#### TASK BRIEF:
Where a line in the listing below contains the word "code", copy that line.

#### RECORDS PROVIDED:

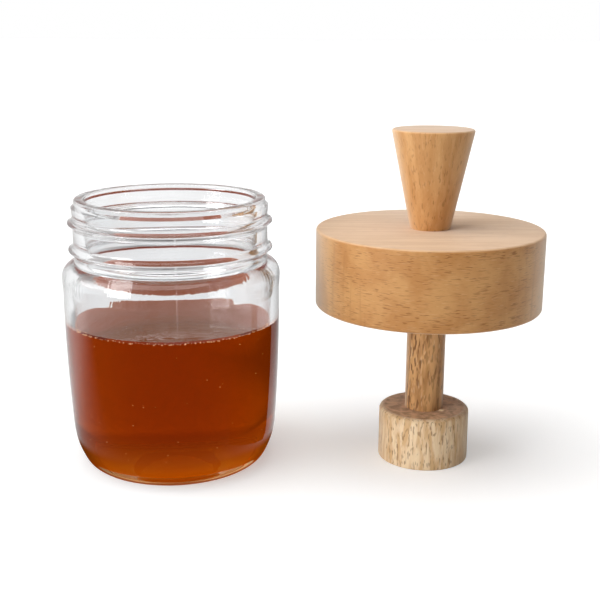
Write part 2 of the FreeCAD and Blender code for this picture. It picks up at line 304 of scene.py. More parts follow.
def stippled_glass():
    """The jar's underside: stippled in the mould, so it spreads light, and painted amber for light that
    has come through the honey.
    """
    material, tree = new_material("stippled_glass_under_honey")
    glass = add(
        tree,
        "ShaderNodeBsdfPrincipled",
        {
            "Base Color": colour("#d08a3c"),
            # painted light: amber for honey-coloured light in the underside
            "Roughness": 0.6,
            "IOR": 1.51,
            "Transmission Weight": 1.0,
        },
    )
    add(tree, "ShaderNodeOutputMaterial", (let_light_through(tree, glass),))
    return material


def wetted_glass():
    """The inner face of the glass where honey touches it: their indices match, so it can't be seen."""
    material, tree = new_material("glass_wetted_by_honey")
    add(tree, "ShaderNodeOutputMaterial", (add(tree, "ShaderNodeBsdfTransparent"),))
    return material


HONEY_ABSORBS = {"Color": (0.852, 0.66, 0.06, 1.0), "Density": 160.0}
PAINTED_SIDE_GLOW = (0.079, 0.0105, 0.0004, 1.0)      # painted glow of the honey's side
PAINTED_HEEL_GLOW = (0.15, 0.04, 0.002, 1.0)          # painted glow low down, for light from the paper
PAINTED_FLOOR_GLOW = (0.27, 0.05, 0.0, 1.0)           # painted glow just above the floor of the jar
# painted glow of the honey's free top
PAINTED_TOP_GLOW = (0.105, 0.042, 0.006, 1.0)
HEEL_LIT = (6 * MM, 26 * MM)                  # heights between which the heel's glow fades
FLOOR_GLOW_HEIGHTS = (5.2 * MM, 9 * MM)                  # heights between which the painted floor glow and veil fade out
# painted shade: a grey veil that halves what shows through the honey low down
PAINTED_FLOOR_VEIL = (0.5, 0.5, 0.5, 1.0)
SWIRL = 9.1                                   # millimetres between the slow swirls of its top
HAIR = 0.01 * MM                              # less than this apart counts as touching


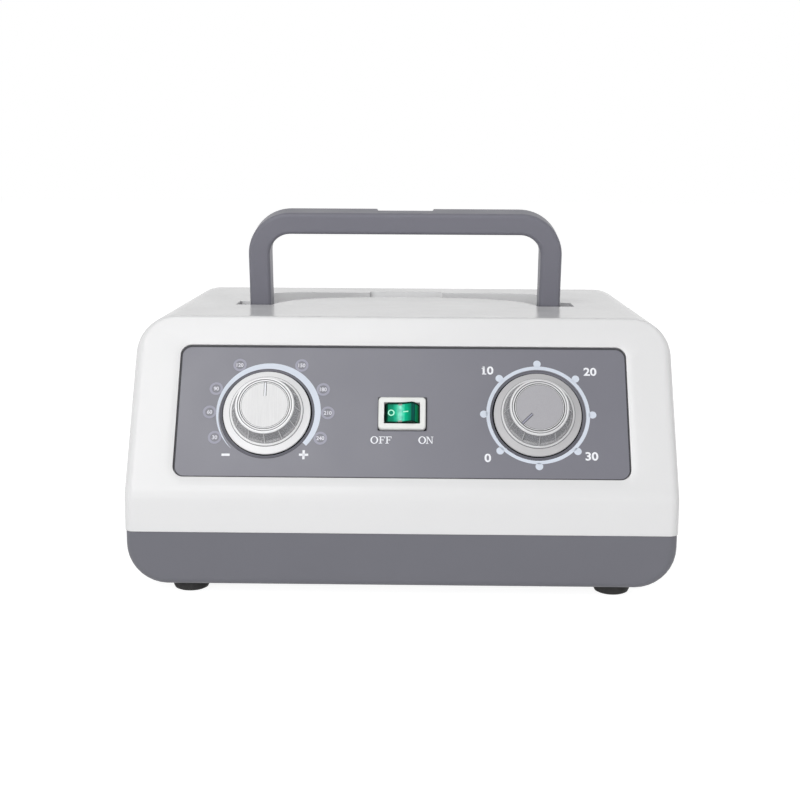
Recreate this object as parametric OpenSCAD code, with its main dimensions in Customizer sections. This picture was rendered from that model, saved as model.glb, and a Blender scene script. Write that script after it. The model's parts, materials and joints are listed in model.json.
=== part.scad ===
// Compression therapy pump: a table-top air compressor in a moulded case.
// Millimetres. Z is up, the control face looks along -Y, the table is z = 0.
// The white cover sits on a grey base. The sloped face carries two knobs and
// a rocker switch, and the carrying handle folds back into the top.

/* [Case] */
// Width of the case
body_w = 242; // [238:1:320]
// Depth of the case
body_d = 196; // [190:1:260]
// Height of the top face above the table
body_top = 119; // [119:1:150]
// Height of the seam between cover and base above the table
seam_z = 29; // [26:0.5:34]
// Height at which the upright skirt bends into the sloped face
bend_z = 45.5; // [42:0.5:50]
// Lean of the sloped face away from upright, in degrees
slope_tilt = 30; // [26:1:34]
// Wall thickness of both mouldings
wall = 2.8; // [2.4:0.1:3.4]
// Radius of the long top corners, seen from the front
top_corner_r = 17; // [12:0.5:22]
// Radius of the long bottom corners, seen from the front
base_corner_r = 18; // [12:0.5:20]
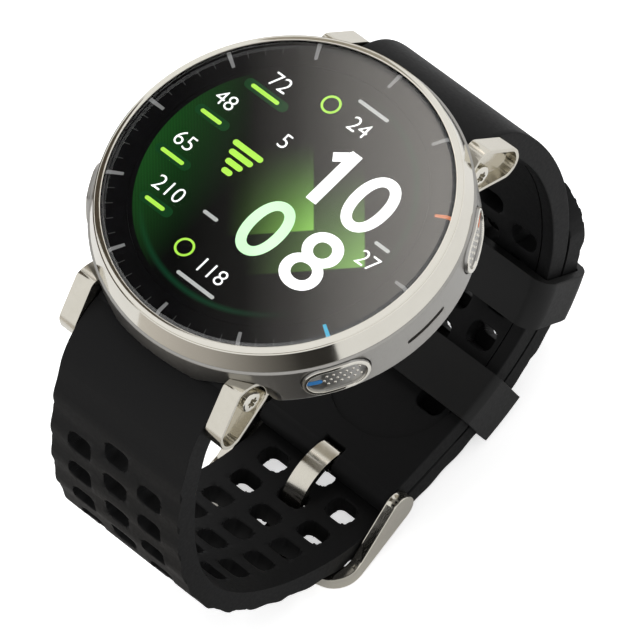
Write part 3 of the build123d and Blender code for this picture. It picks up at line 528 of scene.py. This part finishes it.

#### RESULT OF THE TASK:
Write part 2 of the FreeCAD and Blender code for this picture. It picks up at line 304 of scene.py. More parts follow.
Recreate this object as parametric OpenSCAD code, with its main dimensions in Customizer sections. This picture was rendered from that model, saved as model.glb, and a Blender scene script. Write that script after it. The model's parts, materials and joints are listed in model.json.
Write part 3 of the build123d and Blender code for this picture. It picks up at line 528 of scene.py. This part finishes it.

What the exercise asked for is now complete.